The strongest bodies of work are those of Bobby Crockett and Mark Ammen, who are developing clear signatures and, with them convincing rationales for use of digital media. Crockett has developed a keep sense of how to balance pattern, abstraction and implications of real space -- it all comes together in works like "Museum" and "Homage to F. L. Wright."

Ammen's work, which has matured substantially in the last year or so, demonstrates a high level of technical expertise and, what is more important, a clearer focus on a specific arena of image-making.

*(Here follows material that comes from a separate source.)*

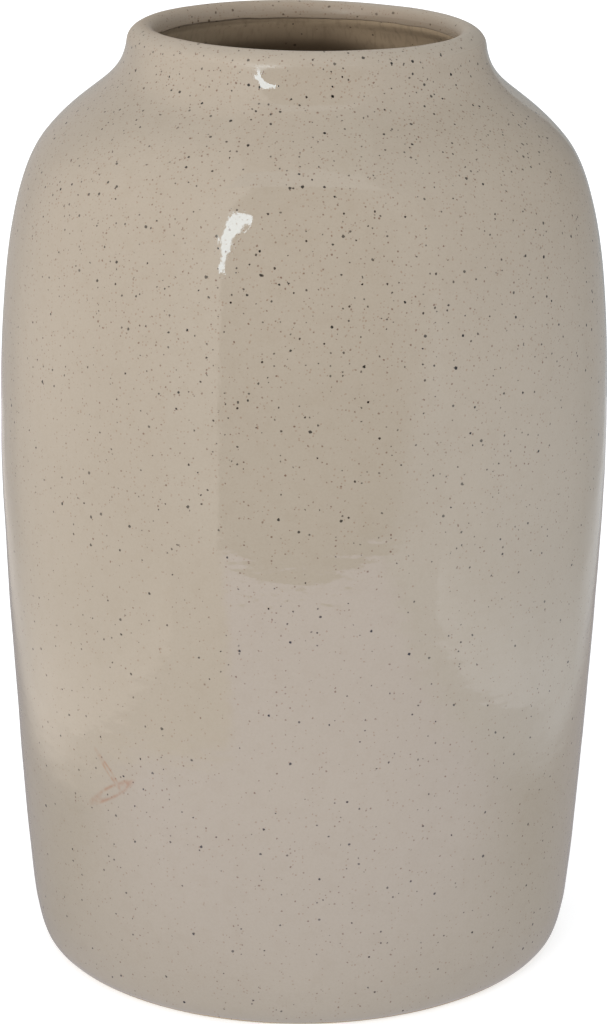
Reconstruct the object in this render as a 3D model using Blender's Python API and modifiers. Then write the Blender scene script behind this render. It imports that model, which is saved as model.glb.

Where Crockett is often involved with architectural structure, Ammen tends more toward the organic or biomorphic, as is evident in works like "Oxygen" and "Heart's Awakening."

The current exhibition of DASH is the inaugural offering for a new downtown gallery space, @the underground, located downstairs from the Hawaiian-Chinese Multicultural Museum and Archives adjacent to the Fort Street Mall on King Street. The gallery is owned and managed by Charles Christian Hansen, a former member of DASH who now works independently as a digital artist. Hansen's work is also on view; he (and his son Denim) offer an alternative mode of presentation which other artists might do well to consider: on-screen display of digital images.

This serves as a potent reminder that while digital artists may find kindred spirits in those who wrestle in other media with "input" -- that is, image generation, they have still to resolve some very complicated issues of "output." What tangible forms will the work take? To what extent will those forms appropriate preexisting models? To what extent will they create a new language and a new vision? It may be too soon to have a clear sense of how to answer those questions, but the value of this exhibition is that is raises them.

The 2001 Summer Show of the Digital Art Society of Hawai'i: Art Without Brushes: Contemporary image making/emerging visions -- @the underground, 91 South King Street: Monday - Friday, 10 a.m. - 4 p.m. Through 7/20.